6. To evaluate the success of noise control efforts.
Various kinds of instrumentation and measurement methods may be used, depending on the
type of measurements being conducted. The most common measurements are area surveys,
dosimetry, and engineering surveys.
In an area survey, environmental noise levels are measured, using a sound level meter
to identify work areas where employees' exposures are above or below hazardous levels, and
where more thorough exposure monitoring may be needed. The result is often plotted in the
form of a "noise map," showing noise level measurements for the different areas
of the workplace.
Dosimetry involves the use of body-worn instruments (dosimeters) to monitor an
employee's noise exposure over the work-shift. Monitoring results for one employee can
also represent the exposures of other workers in the area whose noise exposures are
similar. It may also be possible to use task-based exposure methods to represent the
exposures of other workers in different areas whose exposures result from having performed
the same task(s).
Engineering surveys typically employ more sophisticated acoustical equipment in
addition to sound level meters. These may include octave-band analyzers and sound level
recorders which furnish information on the frequency/intensity composition of the noise
being emitted by machinery or other sound sources in various modes of operation. These
measurements are used to assess options for applying engineering controls.
Management must decide whether to contract with an external service provider or to
purchase the necessary equipment and have the on-site staff trained to perform the sound
survey.
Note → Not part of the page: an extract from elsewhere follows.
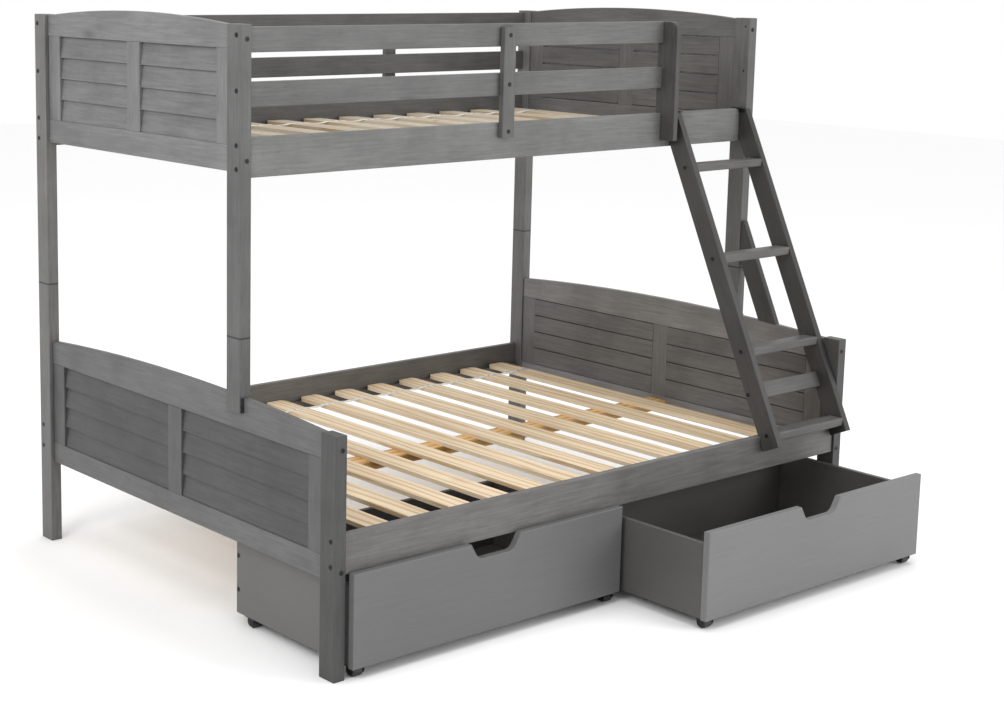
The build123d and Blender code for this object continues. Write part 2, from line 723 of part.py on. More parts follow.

Because sound surveys should be performed periodically, it may be cost-effective
to develop in-house expertise with the ability to schedule sound level checks (i.e.,
annually, whenever production machinery is added or changed, or when work processes are
changed and have the potential for affecting noise levels).
Management should make sure that the individuals who monitor the noise are properly
qualified to perform noise measurements, whether in-house personnel or contractors. A
certified industrial hygienist can conduct most noise monitoring activities, although
audiologists or technicians can do so if they have the necessary training and experience.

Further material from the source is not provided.